To many students’ disappointment, Chance the Rapper did not come to campus Tuesday afternoon, as previously speculated.
But Amara Enyia, the mayoral candidate whose on-campus rally students were hoping Chance would join, announced what might possibly be a consolation prize. Several University of Chicago students will get free entry to her fundraiser event Wednesday night at Chicago Chop House in River North. Regular entry to the event, which will feature Chance and other celebrities, costs from $100 to $5,000.
“Because you all came out and you stood in the cold,” Enyia said at the on-campus rally in front of Cobb Hall, “you are all invited to this fundraiser as our guests.”
Kristi Kucera, a spokesperson for Enyia’s campaign, clarified after the rally that due to limited space, the first 25 UChicago students who show up on Wednesday will receive free entry to the “after party” that goes from 9 p.m. to midnight. There’s a $100 fee to enter for students who arrive later.
The crowd of students at Enyia’s rally quickly grew to over 100 people. Many of them were hoping to see Chance, who has joined Enyia in several rallies, the first one occurring several weeks ago a few blocks south of campus.
The Maroon reported on Monday night that Chance and Enyia would both appear on campus on Tuesday, after receiving the information from an organizer from Enyia’s campaign. On Tuesday morning, The Maroon updated the article to reflect a new statement from Enyia’s press team that Chance’s appearance is not confirmed.

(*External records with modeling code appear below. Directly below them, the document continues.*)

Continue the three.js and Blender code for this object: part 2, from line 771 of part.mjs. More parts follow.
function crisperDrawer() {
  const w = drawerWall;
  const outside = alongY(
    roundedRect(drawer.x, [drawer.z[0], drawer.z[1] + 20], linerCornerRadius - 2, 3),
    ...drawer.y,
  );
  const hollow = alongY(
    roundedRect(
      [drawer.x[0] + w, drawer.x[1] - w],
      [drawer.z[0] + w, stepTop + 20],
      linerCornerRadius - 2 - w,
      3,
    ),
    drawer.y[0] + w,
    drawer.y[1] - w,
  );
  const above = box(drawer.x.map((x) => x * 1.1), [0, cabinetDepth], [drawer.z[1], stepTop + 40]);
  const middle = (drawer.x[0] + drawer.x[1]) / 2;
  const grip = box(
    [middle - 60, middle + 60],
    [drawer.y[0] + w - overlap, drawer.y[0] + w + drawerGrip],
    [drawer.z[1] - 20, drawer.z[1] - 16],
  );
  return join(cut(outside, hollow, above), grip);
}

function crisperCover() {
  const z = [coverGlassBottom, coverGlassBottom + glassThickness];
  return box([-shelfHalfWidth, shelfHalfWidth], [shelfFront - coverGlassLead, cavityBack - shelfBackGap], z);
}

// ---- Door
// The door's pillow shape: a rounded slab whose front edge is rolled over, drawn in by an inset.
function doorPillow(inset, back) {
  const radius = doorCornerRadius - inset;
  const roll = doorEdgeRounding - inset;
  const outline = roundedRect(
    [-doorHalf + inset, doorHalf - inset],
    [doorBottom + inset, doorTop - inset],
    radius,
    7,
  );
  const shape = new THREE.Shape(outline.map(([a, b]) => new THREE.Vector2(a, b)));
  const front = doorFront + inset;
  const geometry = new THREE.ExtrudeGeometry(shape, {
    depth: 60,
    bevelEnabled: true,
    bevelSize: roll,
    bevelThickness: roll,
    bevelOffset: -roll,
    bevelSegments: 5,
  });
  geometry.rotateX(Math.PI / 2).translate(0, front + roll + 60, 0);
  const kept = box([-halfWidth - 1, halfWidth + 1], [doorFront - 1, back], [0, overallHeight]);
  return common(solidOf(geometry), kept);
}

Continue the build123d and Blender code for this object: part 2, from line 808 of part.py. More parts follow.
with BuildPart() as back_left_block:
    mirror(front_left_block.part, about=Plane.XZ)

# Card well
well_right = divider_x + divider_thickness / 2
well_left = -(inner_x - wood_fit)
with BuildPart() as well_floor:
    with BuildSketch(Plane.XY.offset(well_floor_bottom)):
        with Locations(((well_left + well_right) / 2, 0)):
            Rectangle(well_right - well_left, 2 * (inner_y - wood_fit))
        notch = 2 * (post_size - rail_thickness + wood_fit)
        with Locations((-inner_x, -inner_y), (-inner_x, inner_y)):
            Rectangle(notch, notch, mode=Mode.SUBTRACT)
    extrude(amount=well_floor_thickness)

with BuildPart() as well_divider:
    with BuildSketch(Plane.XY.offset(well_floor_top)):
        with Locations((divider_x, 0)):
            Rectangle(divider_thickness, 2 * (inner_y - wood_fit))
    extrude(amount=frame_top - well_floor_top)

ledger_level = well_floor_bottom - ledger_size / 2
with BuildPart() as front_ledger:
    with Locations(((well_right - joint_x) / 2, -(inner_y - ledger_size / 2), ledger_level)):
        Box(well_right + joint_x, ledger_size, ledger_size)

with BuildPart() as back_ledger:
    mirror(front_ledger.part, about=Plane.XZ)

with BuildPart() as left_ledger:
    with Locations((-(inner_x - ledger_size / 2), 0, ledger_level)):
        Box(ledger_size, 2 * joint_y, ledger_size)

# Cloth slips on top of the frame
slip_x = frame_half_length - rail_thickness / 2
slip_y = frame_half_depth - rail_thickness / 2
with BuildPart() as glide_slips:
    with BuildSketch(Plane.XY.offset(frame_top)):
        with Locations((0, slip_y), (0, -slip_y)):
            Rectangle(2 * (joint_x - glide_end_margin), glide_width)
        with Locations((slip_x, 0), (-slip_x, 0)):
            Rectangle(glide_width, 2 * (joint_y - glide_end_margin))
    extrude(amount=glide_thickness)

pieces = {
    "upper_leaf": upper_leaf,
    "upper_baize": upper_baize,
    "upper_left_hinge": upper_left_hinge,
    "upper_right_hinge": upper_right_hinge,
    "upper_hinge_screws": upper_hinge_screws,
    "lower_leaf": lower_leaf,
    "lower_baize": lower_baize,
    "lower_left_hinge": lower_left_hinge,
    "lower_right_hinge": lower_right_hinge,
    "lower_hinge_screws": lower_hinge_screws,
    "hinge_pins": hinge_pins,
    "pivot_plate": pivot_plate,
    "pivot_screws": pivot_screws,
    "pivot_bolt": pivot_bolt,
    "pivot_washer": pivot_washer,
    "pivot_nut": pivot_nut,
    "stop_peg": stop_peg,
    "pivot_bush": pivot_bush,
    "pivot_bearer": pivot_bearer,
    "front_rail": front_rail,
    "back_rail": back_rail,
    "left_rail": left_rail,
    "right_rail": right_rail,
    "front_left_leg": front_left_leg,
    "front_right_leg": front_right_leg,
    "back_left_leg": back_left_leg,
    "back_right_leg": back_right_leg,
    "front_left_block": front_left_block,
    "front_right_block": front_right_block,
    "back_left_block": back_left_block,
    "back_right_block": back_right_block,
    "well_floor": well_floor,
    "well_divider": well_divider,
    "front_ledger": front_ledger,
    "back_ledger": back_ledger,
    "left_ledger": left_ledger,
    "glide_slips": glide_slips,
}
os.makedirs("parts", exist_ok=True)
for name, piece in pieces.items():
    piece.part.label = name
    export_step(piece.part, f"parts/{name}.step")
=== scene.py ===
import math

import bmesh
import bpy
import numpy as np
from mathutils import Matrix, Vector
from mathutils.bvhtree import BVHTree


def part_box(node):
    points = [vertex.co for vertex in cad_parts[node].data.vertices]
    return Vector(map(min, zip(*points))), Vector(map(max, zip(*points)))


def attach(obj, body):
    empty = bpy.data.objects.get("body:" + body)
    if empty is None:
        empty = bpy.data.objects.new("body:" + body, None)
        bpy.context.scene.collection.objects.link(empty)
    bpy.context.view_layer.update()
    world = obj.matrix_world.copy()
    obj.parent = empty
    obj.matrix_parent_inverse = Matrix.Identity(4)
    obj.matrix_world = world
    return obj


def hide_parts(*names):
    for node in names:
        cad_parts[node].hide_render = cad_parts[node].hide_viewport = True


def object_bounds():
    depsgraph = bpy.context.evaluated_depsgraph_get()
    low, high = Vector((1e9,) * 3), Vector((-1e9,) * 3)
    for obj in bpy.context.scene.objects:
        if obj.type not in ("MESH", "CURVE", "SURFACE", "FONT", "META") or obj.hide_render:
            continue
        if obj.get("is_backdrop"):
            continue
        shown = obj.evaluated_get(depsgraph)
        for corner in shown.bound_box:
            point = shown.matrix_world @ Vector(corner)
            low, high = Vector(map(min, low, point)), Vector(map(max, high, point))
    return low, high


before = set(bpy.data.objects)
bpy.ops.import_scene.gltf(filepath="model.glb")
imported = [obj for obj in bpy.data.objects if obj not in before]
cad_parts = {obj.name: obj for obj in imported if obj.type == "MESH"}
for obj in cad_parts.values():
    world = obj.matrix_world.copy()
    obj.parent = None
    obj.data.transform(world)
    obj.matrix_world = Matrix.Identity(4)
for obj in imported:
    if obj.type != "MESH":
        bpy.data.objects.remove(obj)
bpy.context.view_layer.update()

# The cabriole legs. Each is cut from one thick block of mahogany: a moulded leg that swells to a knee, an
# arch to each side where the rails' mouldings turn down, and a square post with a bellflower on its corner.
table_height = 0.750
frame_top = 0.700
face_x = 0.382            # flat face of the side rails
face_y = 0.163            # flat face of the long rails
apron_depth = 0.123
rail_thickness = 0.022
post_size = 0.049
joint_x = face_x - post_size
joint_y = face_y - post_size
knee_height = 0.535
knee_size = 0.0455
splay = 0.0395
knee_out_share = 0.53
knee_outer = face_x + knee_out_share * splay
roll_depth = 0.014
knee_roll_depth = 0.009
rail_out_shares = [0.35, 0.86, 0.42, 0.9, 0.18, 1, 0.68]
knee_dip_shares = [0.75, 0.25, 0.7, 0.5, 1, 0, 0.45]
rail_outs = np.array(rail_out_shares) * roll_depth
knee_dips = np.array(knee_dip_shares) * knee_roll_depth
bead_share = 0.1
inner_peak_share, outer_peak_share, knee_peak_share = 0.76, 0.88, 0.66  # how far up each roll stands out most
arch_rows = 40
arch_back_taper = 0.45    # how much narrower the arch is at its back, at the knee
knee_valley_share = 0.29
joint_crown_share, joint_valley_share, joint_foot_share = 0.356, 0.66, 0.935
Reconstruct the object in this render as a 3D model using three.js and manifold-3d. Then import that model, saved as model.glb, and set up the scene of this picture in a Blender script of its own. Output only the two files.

The rally was the first in a series of “college pull up rallies” that Enyia’s team will hold with the aim of motivating youth to vote. Two college rallies will be held Wednesday at Harold Washington College and the University of Illinois at Chicago.
As Enyia’s team passed around clipboards with voter registration forms, Enyia discussed the importance of getting young people to vote.
“This election is going to affect future of generations of Chicagoans,” she said. She asked students if they were planning to stay in Chicago after graduation, and added, “I know it’s a little chilly, but give it some time.”
Enyia spoke about the historic number of youth who voted in the midterm elections last week, and said she hopes to see similarly high turnout in city elections next February.
“There wasn’t really a strategic plan for what college we would go to first,” Enyia told The Maroon. When asked why she came onto campus with such short notice, she said, “Pull ups by their very nature are spontaneous.”
“We have a lot of other events where people get more of a notice, like meet and greets. This just isn’t that,” she added.
Of Chance’s attendance, Enyia said, “He’s committed to working with us on campaigning in general, but he’s not coming to each particular event.”
Enyia, a 35-year-old native of East Garfield Park, a neighborhood on the West Side of Chicago, is running on a platform that includes creating a public bank and establishing community benefit agreements (CBAs) for major development projects. CBAs legally bind developers to requirements meant to prevent the displacement of local residents. A noteworthy example of a proposed CBA concerns the Obama Presidential Center; activists have long pushed for an agreement with the Obama Foundation, the City, and UChicago.
Originally considered a longshot in the heated mayoral race—which now has 17 candidates—Enyia saw her popularity skyrocket when Chance endorsed her at City Hall last month.
After Chance’s endorsement, Kanye West donated nearly $200,000 in total to Enyia’s campaign. Lori Lightfoot (J.D. ’89), another mayoral candidate, has criticized Enyia for accepting donations from West, a supporter of President Donald J. Trump. Enyia has responded that she does not have to answer for West’s support for Trump.